The engine has run hot many times in the past while test flying the plane as I was sorting out the cowling, air intakes, radiator size etc.   During test flights I was often on the upper limits of CHT and oil temperatures but the engine never missed a beat.   The engine is running much cooler now yet this issue is new.

The issue seems to be exclusively on hot days, after high power use such as takeoff climb.   Despite it seeming to be directly related to heat the gauges don’t show any significant increase in temperatures compared to other days when I don’t have issues.   The cowl is tight and the engine does normally run a bit hot.   CHT is often about 110C/ 230F on takeoff so I use waterless coolant.   This has never been an issue until now, and on these hot days the temperatures are only up a few degrees from this. 

The oil pressure and fuel pressure remain normal at all times.   The carbs have a couple hours on them since new and have not been adjusted from factory settings.  Plugs today were brand new but the ones I took out did not look fouled in any way.  

Previously when the engine has just run a bit rough but not alarmingly, I was able to power back for a few minutes and let the engine cool a bit and then it would power back up without issue.   I didn’t attempt this today due to the severity of the rough running. 

Any ideas would be helpful and appreciated.   I can cut up the cowling and get the CHTs and oil temps down at the expense of some cruise speed if I need to, but I would still like to know what is causing this when it was running fine before with the same set-up.   Thanks!

  • Re: rough running 912ULS

    by » one year ago

    Does your fuel system have a "return line" between the "T-fitting" where the supply line spits to go to the two carburetors, so excess fuel can return to the fuel tank (or header tank, as the case may be)?  If not, you could be encountering some fuel vaporization in the lines due to higher temps. Having that return line is recommended by Rotax, and I've seen several posts where folks experiencing "vapor bubbles" in the fuel resolved the issue by adding the return line.  Perhaps one of the "gurus" can explain it better than I have...

  • Re: rough running 912ULS

    by » one year ago

    Bret, sounds like you have a good grasp on things.  I'm nowhere near the expert you are but I was thinking venting or fuel return possibly.  Since it's a temp/heat issue, you might call the rotax places in hot regions like the one in Mississippi or Florida.  I'll be watching.

    One last stupid question - of course the first thing we think of with rough running is a carb sync issue.  But you said you did that.  Is it possible it's a cable issue - stretched or something?  So while on the ground the sync issue performs fine, but then maybe airborne, maybe both carbs don't open the exact same?

    I'll shut up now.


  • Re: rough running 912ULS

    by » one year ago

    Hi Guys thanks for the input.   I have the recommended set-up where after the mechanical pump the line splits off to both carbs and also back to the gascolator through a 0.02" restrictor.   This has given me a fairly reliable 3-4 PSI fuel pressure and I checked to make sure the return line was patent recently.   

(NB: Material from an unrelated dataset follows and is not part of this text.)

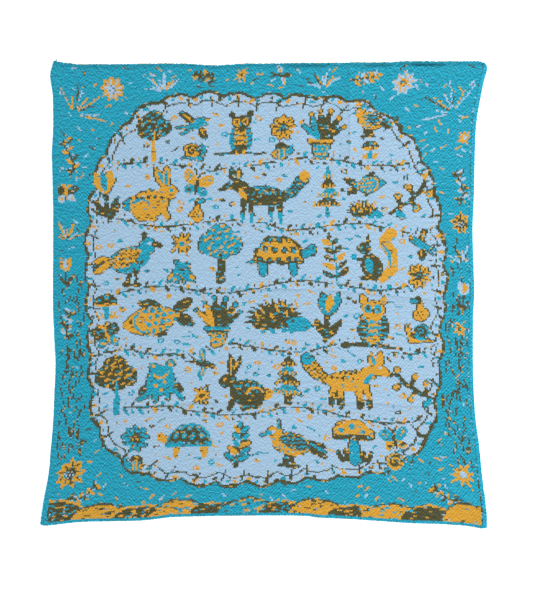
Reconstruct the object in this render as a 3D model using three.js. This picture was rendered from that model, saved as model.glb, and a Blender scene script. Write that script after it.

    The carbs are synched and to avoid issues such as the one you mentioned I used music wire for my throttles so they are a rigid push/pull setup and shouldn't have any ability to flex or stretch.   With how rough the engine was it would have needed to have one carb almost completely closed with the other open so it is definitely not flexing that much.   

    So far there seems to be a consensus the issue is still likely fuel/carb related.  I would have to agree the heat causing vapour or mixture related issues makes more sense than that the oil or CHTs being hot would cause such a massive issue in itself.   It is technically possible to have adequate fuel pressure but not adequate flow, so what I might do as a next measure is take off the fire covers on all the hoses to make sure none of them are starting to kink.   They all look fine with the fire hoses on but if one has a bit of a kink when cold then when it gets hot it could be severely restricting.   I will also check the filters off the tanks to make sure they are not getting packed in (I replace them on my 100 hourly either way so they should be fine).   If it is a vapour issue that for some reason has newly come up then I could also fill one tank with 100LL and see if the problem goes away or gets better running Avgas and if it does than at least I know what system to be focusing on.   

  • Re: rough running 912ULS

    by » one year ago

    "The carbs are synched and to avoid issues such as the one you mentioned I used music wire for my throttles so they are a rigid push/pull setup and shouldn't have any ability to flex or stretch.   With how rough the engine was it would have needed to have one carb almost completely closed with the other open so it is definitely not flexing that much." 


    One more thing to rule in or out.

    The issue may be with your throttle cable. I would put a set of carb sync gauges on the engine and run it from idle to around 3300 - 3500 rpm and see if the gauges read the same on each and every run up. I have seen may throttle systems that do not go back to the same place each time the throttle is advanced and it makes trying the sync the carbs a pain and sometimes you just have to  live with those results. I have found thinner cabling to be smoother and work better than thick heavy or ridged cabling.  The thinner cable slides easily and smoothly through the throttle cable sheath and allows the carb spring to do its job. Those carbs are easy to sync and stay that way every run up of the rpm. 

    Roger Lee
    LSRM-A & Rotax Instructor & Rotax IRC
    Tucson, AZ Ryan Airfield (KRYN)
    520-349-7056 Cell

  • Re: rough running 912ULS

    by » 12 months ago


    You say that you are returning fuel to the gascolator.  If that is in fact your set up, you are simply recirculating hot fuel.  The fuel return line should return fuel to a fuel tank, where the heat it picked up from the engine dissipates.

    Fuel needs to vaporize in order to burn properly, but it should vaporize in the combustion chamber/intake manifold, and not before.  Fuel boiling in the lines can cause vapor locks, and fuel boiling in the float bowls can cause flooding.

    If you don't have one, install a fuel return line from the fuel distributor back to the fuel tank.